Hi, I'm the guy who's pretty much responsible for all of this, but I just wanted to clarify a few things.

> Yet another company with a far too relaxed approach to security

I don't think we have a relaxed approach to security, we do our best to take it as seriously as possible. Sadly, we have only 3 programmers, a large legacy code base and generally insufficient resources. As we provide public data dumps anyway, it's unfortunate that mistakes can become as magnified as this one, but it did happen. It's not a reason this should of happened, and nor is it meant to be an excuse, but I don't think many people are aware of this.

> What bothers me though is that they discovered this 2 weeks ago and I'm only hearing about it now.

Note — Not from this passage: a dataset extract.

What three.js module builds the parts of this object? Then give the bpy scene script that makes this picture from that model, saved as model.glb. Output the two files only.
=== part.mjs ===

Yes, I've worked night and day to try and get the work necessary to even sand these emails out for the past fortnight. We've never had to do mass mailing like this, so we simply don't have the infrastructure to send the emails. Again, it's not really a reasonable explanation, but that's why it happened.

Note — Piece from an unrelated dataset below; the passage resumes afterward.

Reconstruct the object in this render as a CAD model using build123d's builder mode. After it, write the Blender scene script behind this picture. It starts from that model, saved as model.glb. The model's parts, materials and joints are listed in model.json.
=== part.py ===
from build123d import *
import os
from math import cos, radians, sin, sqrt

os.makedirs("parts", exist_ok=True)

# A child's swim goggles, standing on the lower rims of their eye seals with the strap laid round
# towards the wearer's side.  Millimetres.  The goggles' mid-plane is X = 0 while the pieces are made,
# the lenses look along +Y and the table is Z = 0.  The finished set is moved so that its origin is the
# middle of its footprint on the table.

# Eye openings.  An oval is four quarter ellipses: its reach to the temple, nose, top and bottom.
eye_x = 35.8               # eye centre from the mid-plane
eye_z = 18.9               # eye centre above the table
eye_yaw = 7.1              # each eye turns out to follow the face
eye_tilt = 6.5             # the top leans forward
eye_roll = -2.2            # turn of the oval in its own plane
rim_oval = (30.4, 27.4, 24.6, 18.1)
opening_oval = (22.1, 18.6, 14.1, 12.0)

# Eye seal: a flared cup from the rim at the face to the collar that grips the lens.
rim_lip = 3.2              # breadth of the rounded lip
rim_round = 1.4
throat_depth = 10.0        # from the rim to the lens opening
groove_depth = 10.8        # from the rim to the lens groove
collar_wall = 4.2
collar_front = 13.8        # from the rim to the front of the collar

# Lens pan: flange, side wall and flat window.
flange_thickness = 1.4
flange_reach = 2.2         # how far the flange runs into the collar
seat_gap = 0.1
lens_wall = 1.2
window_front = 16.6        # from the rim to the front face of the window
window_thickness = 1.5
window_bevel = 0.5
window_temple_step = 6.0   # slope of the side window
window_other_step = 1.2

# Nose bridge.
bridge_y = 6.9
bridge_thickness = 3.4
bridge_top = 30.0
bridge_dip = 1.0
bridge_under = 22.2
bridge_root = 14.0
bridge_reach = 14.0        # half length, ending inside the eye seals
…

Hi there, thanks for taking the time to reply. I appreciate the effort involved and apologise for my harsh words - I've just been a little frustrated as it's getting to be a weekly occurrence that some company loses my data / password / credit card details.


Amen, I'd like to push the blame on the fact that we still even have to deal with passwords and stuff in this day and age, but that's hardly putting a better suggestion forward :(


LOL... mandatory=1 in the url? What happens if you set it to 0?


haha who knows..

Their site in general is pretty dumb. I logged in and deleted my account but it didn't log me out, it just changed my name to 'Deleted Editor #XXXXXX' - I can still edit all the account details.


Hi, we do have a public bug tracker and you could have reported this. I've filed a ticket at http://tickets.musicbrainz.org/browse/MBS-6166.


It's just a flag which adds some explanatory text on the page, rather than displaying the regular 'customer requests change of password' page.


Is there a service where I could indicate which websites I'm using, and that would warn immediately me if one of them is compromised?

I'd rather have a single, reliable source of information for this. Also I'd like to see the history of each service before I sign up.


I used to use MusicBrainz to sort out mp3 tags, it was pretty awesome back in the day. I don't really have that problem anymore.